Im Mittelpunkt aber steht das Werk des Jazztrompeters Don Cherry, das den Free Jazz atmet und, zwischen all den prächtigen Melodiebögen, mit erhobenem Zeigefinger der Atonalität Raum lässt. Bass und Schlagzeug grooven sich langsam, aber bestimmt ein, während Ryan Carniaux an der Trompete zu Spielen beginnt. Die melodiösen Linien sind sehr luftig und lassen viele Nebengeräusche zu.
Sein Sound wirkt anfangs beinahe zerbrechlich – Gerade wenn Carniaux seinen inneren Bebop-Schweinehund herauslässt und sich laut und leicht in die höheren Register schraubt. Beim Improvisieren pendelt er stets zwischen großen Melodiegesten und rasanten Licks, die er mit gelegentlichen Bendings und Growls anreichert.
Auch Reza Askari am Kontrabass kann mit seinen Soli glänzen und entwickelt dabei einen obertonreichen und satten Bassklang, der den kompletten Tonraum abdeckt. Gerade die ruhigeren Momente, spielt er wunderbar zurückgelegt, ohne die nötige Präzision vermissen zu lassen. Nils Tegen am Schlagzeug unterstützt ihn dabei mit Beats, die punktgenau durch den Saal hallen.
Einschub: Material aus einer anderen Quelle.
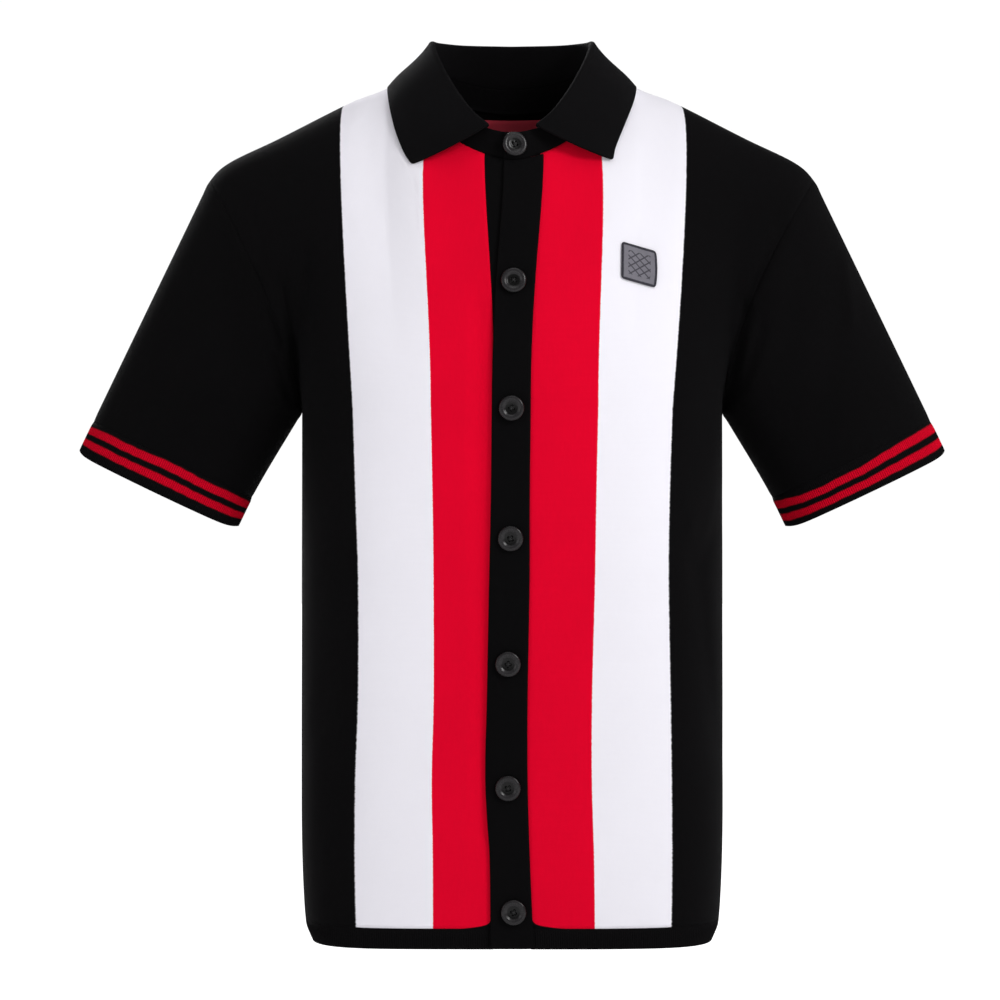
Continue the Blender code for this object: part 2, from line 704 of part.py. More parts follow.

Das bleibt immer angenehm auf Augenhöhe und lediglich bei seinen stimmungsvollen Schlagzeugsoli, die von einem klaren Spannungsbogen profitieren, spielt sich Tegen in den Vordergrund.
Als der letzte Ton erklingt gibt es sogar Standing Ovations, obwohl das doch eigentlich coronabedingt gar nicht erlaubt ist. Natürlich gibt es eine Zugabe und so kehrt noch einmal der Swing zurück, bevor alle den Saal durch den Hinterausgang und ein dunkelkaltes Treppenhaus verlassen müssen.
Gute Musik war das zwar, doch die Corona-Trostlosigkeit konnte sie nicht komplett aus den Köpfen der Anwesenden vertreiben.